Parliamo di un momento di transizione, nella biografia di Vecchioni, ma di un album tutt'altro che di transizione, invece. Un vero gioiello, per me, il suo secondo migliore album in assoluto. Seppure l'impressione di essere di fronte ad un grande lavoro l'ho avuta da subito, ci ho messo tempo a capirlo, c'è voluta confidenza, tanti ascolti ed un po' di fantasia. Non è un album semplice, forse è il più criptico, uno degli ultimi prima di scegliere una poetica più limpida e schietta. 

Per capirne il senso più intimo basta ascoltare bene la 'title-track', un brano parlato in cui tra strani riferimenti ci si riferisce ad un poeta intellettuale che ricerca valori di bontà e purezza, in un passato forse da idealizzare. Quello che è invece noto e manifesto per tutto l'album è l'estraneità, l'allontanamento dal presente, l'esclusione dagli affetti e da tante tendenze importanti negli album precedenti. L'ultimo, prima di questo, si chiudeva con un brano insolito per la cupezza e la disperazione, 'L'ultimo spettacolo', in questo non troviamo il bilancio della nuova vita, dopo quella delusione, non si fanno riferimenti a questa storia, cose che invece succederà, esorcizzandola, forse, in 'Robinson' e soprattutto in 'Montecristo' dove la questione verrà passata 'ai raggi x'. Questo è l'album delle cose non dette, delle assenze, della lontananza.

'L'estraneo' è appunto ossessionato dal ritrovare una capacità di amare, una espressione in ogni esperienza che invece si rivela vana, anche se, sullo sfondo appare una figura rassicurante, necessaria, per quanto forse soltanto una speranza, così 'Stranamore' elenca tanti amori alternativi, che pero' non sono quelli dell'affetto, che è stato perso, davanti alle tante sconfitte che l'uomo incontra per soddisfare la sua sete, c'è tuttavia un lieto fine, un frutto, una figlia, qualcosa di bello, che rimane.

Il brano che più di tutti fa da chiave di lettura per l'intero album è forse 'Il castello', uno story-telling apparentemente fuori tema, narra di una fata abbandonata dal suo uomo, che aspetta. In realtà io ci vedo la trasposizione della vicenda personale, qualcuno che rimane solo, qualcun altro che è partito, o che forse non c'è stato mai davvero.

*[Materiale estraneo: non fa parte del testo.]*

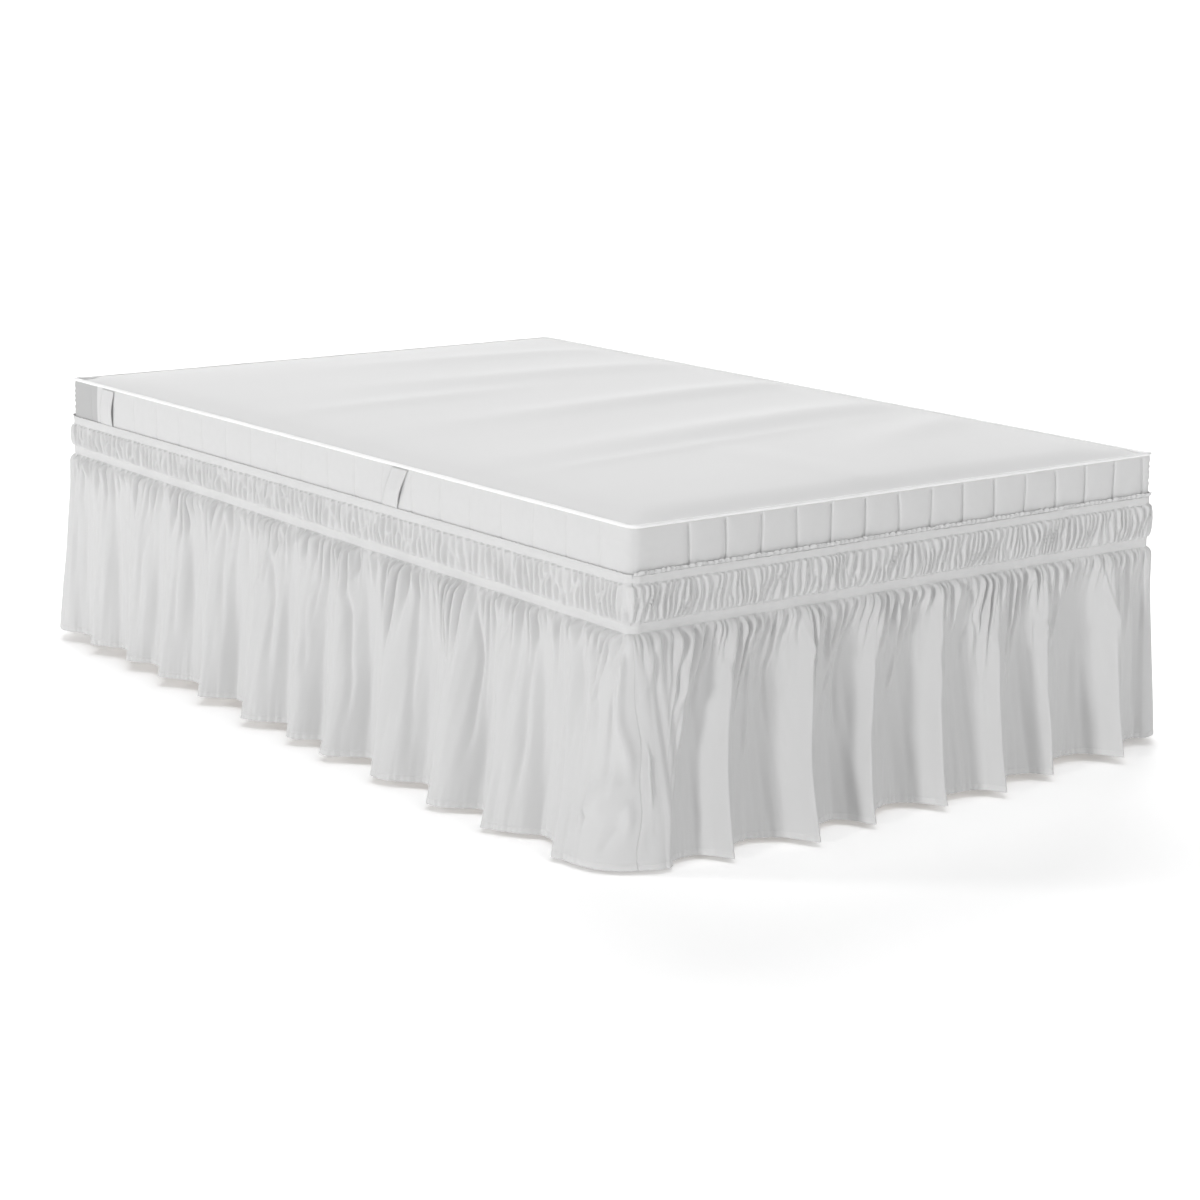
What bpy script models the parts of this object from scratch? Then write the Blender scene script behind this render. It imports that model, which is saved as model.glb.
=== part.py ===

Sono più chiari i brani 'Sette meno uno', dove si narra la storia di un uomo scomparso, partito per non tornare, appunto, per non tornare alle convenzioni, alle cose credute vere che poi non sono diventate certezze (l'affetto coniugale?), e 'Ninni' dove c'è l'altra faccia dell'album, la ricerca di 'nuovi' valori antichi, puri. Qui viene appunto idealizzato il passato, tanto da far incontrare Vecchioni con la sua famiglia di venti anni prima, nella storia dell'album è chiaro come sia un tentativo di tornare a delle certezze, ad un modello famigliare riuscito e saldo, ad un passato caldo ed accogliente e rassicurante per evitare di fare un bilancio su un presente di dubbi, confusione, infatti il suo matrimonio si sarebbe rotto di lì a poco, ma non lo era ancora, e quindi l'incertezza e l'ambiguità dominano nei brani di questo periodo.

Gli unici brani che non ho citato sono 'A te', storia di un abbandono, ed 'Il capolavoro', quest'ultimo è un brano che amo molto e che contribuisce a rendere quest'album un'opera importantissima. Un Vecchioni con le spalle al muro, senza più donne da cantare, con una situazione familiare difficile, un album quindi cupo, difficile, tutto l'opposto dell'altro grande capolavoro vecchioniano 'Elisir', dove i problemi erano ben altri, e la certezza della vita quotidiana gli permetteva di interrogarsi su sistemi più complessi, sulla coerenza artistica come quella della vita di ogni giorno. Due album molto diversi, ma appunto i due migliori episodi del Vecchioni '60,'70 ed '80.